Geithner's chief of staff, Mark Patterson, comes to the Treasury Department after years as a lobbyist for Goldman Sachs.
When the executives come to Congress, they will be the latest in a long line of industry leaders called to Capitol Hill in times of trouble.
In an infamous 1994 hearing, tobacco executives testified that nicotine was not addictive.
Last spring, oil executives were grilled for answers on how their companies were raking in record-high profits while consumers paid record-high prices at the pump.
In November, auto executives came under fire for requesting billons of government aid even as they flew to Washington in private jets.
Even before coming to Washington, some executives have already launched public relations campaigns, with some deciding to forgo bonuses this year.
Goldman Sachs has announced that seven executives, including CEO Lloyd Blankfein, will not get a bonus.
JP Morgan Chase CEO James Dimon has said he will not seek a bonus.
Morgan Stanley CEO John Mack and two other two top executives will also not receive bonuses, although that did not stop an angry group of protesters from demonstrating outside his New York home Monday morning.
Just days before the hearing, Wells Fargo CEO John Stumpf took out full-page ads in Sunday's New York Times and Washington Post to argue that media reports of their planned trip to Las Vegas were "deliberately misleading."
Stumpf said that the Vegas event was not a junket, but rather a weekend to recognize employee performance.

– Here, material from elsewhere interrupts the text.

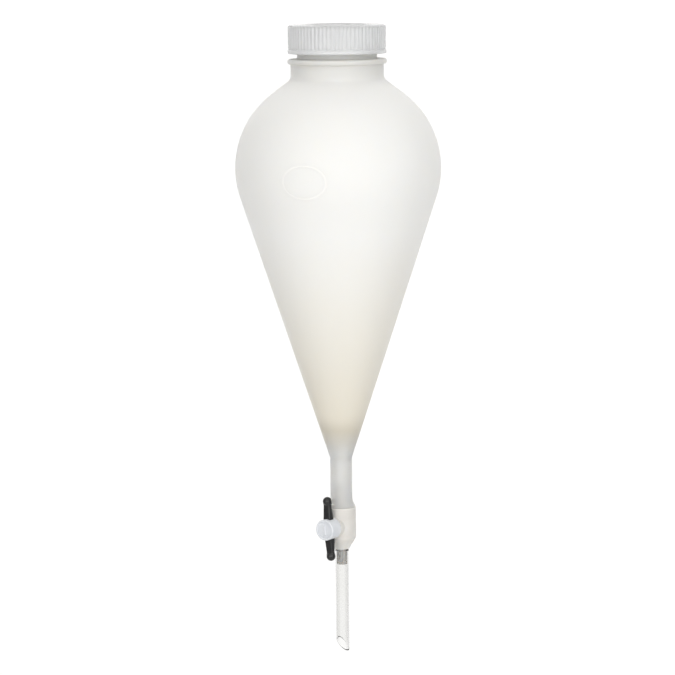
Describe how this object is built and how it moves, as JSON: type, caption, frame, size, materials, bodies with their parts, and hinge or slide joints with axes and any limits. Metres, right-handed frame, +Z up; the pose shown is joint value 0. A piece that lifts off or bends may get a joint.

Citigroup and Bank of America took similar approaches, also unveiling full-page ads in the newspapers to state that they were "taking the trust and faith that America has put in us and getting to work -- by lending and investing."
Citigroup's CEO Vikram Pandit and Bank of America's CEO Ken Lewis have waived their bonuses this year, but Stumpf has not. According to a Wells Fargo official, bonus decisions are up to the board of directors and those decisions are typically made in February.